Write out the records again, exactly, leaving none out.

• • • • •

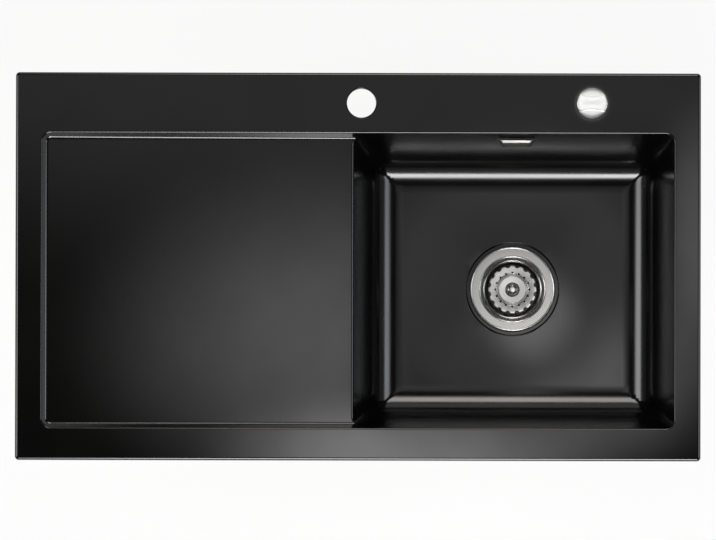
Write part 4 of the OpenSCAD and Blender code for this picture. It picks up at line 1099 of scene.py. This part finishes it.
def buildBasket():
    b = basket
    rim = drainLevel - b["rimDrop"]
    disc = drainLevel - b["discDrop"]
    r, d = b["radius"], b["discRadius"]
    line = [
        (r, rim - 0.5), (r - 0.5, rim - 0.1), (r - 2.0, rim), (d + 2.2, rim - 1.1),
        (d + 1.1, rim - 1.7), (d + 0.2, rim - 1.1), (d - 0.7, rim - 1.3),
        (d - 1.4, rim - 1.8), (9.4, rim - 2.2), (8.2, rim - 2.8), (7.0, disc + 0.6), (6.2, disc + 0.1),
        (b["stemRadius"], disc),
    ]
    shell = turnedShape(sheetRing(easedLine(line, 0.8), b["sheet"]), drainAxis, 192, ring=True)
    piece = solidPiece("strainerBasket", shell, "spunSteel")

    def cutRing(radius, at, firstTurn, sides):
        drill = turnedShape([(0, 0), (radius, 0), (radius, b["drill"]), (0, b["drill"])], (0, 0), sides)
        drills = ringOf(drill, "spunSteel", b["teeth"], at, (*drainAxis, disc - 3), firstTurn)
        combined(piece, drills, "DIFFERENCE")
    cutRing(b["notchRadius"], b["notchAt"], math.pi / b["teeth"], 28)
    cutRing(b["holeRadius"], b["holeAt"], 0.0, 20)
    finished(piece, 35, "basket", "spunSteel", "strainer_basket")


pull = {
    "radius": 7.8,
    "neck": 4.5,
    "foot": 6.0,
    "height": 12.0,
    "crown": 4.3,
    "stemHole": 3.05,
    "stemTop": 8.05,
}


def buildPull():
    p = pull
    level = drainLevel - basket["discDrop"]
    crownBase = level + p["height"] - p["crown"]
    dome = [
        (p["radius"] * math.cos(a) ** 0.65, crownBase + p["crown"] * math.sin(a))
        for a in np.linspace(0, math.pi / 2 - 0.02, 14)
    ]
    profile = [
        (p["stemHole"], level), (p["foot"], level), (p["foot"], level + 0.5), (p["foot"] - 0.8, level + 1.1),
        (p["neck"], level + 2.2), (p["neck"], crownBase - 2.4), (p["radius"] - 0.9, crownBase - 1.0),
    ] + dome + [(0, level + p["height"]), (0, level + p["stemTop"]), (p["stemHole"], level + p["stemTop"])]
    shape = turnedShape(profile, drainAxis, 96, ring=True)
    finished(solidPiece("basketPull", shape, "pullChrome"), 32, "basket", "pullChrome", "basket_pull")


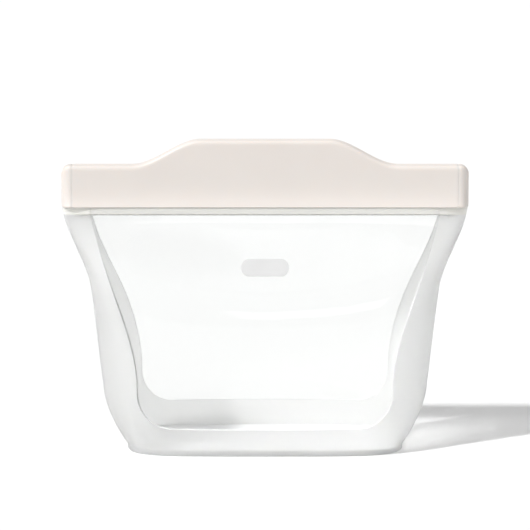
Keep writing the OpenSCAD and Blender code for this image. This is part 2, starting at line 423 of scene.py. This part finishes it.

• • • • •

[Reply to the task]
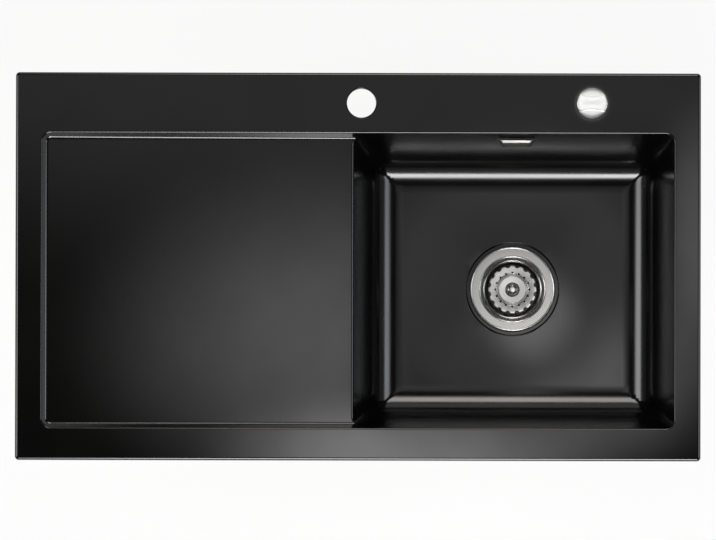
Write part 4 of the OpenSCAD and Blender code for this picture. It picks up at line 1099 of scene.py. This part finishes it.
def buildBasket():
    b = basket
    rim = drainLevel - b["rimDrop"]
    disc = drainLevel - b["discDrop"]
    r, d = b["radius"], b["discRadius"]
    line = [
        (r, rim - 0.5), (r - 0.5, rim - 0.1), (r - 2.0, rim), (d + 2.2, rim - 1.1),
        (d + 1.1, rim - 1.7), (d + 0.2, rim - 1.1), (d - 0.7, rim - 1.3),
        (d - 1.4, rim - 1.8), (9.4, rim - 2.2), (8.2, rim - 2.8), (7.0, disc + 0.6), (6.2, disc + 0.1),
        (b["stemRadius"], disc),
    ]
    shell = turnedShape(sheetRing(easedLine(line, 0.8), b["sheet"]), drainAxis, 192, ring=True)
    piece = solidPiece("strainerBasket", shell, "spunSteel")

    def cutRing(radius, at, firstTurn, sides):
        drill = turnedShape([(0, 0), (radius, 0), (radius, b["drill"]), (0, b["drill"])], (0, 0), sides)
        drills = ringOf(drill, "spunSteel", b["teeth"], at, (*drainAxis, disc - 3), firstTurn)
        combined(piece, drills, "DIFFERENCE")
    cutRing(b["notchRadius"], b["notchAt"], math.pi / b["teeth"], 28)
    cutRing(b["holeRadius"], b["holeAt"], 0.0, 20)
    finished(piece, 35, "basket", "spunSteel", "strainer_basket")


pull = {
    "radius": 7.8,
    "neck": 4.5,
    "foot": 6.0,
    "height": 12.0,
    "crown": 4.3,
    "stemHole": 3.05,
    "stemTop": 8.05,
}


def buildPull():
    p = pull
    level = drainLevel - basket["discDrop"]
    crownBase = level + p["height"] - p["crown"]
    dome = [
        (p["radius"] * math.cos(a) ** 0.65, crownBase + p["crown"] * math.sin(a))
        for a in np.linspace(0, math.pi / 2 - 0.02, 14)
    ]
    profile = [
        (p["stemHole"], level), (p["foot"], level), (p["foot"], level + 0.5), (p["foot"] - 0.8, level + 1.1),
        (p["neck"], level + 2.2), (p["neck"], crownBase - 2.4), (p["radius"] - 0.9, crownBase - 1.0),
    ] + dome + [(0, level + p["height"]), (0, level + p["stemTop"]), (p["stemHole"], level + p["stemTop"])]
    shape = turnedShape(profile, drainAxis, 96, ring=True)
    finished(solidPiece("basketPull", shape, "pullChrome"), 32, "basket", "pullChrome", "basket_pull")


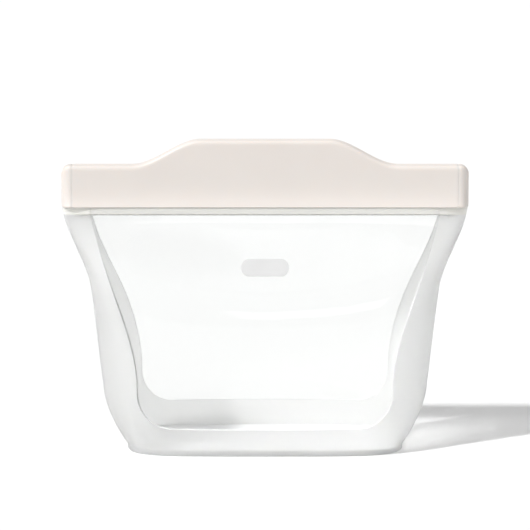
Keep writing the OpenSCAD and Blender code for this image. This is part 2, starting at line 423 of scene.py. This part finishes it.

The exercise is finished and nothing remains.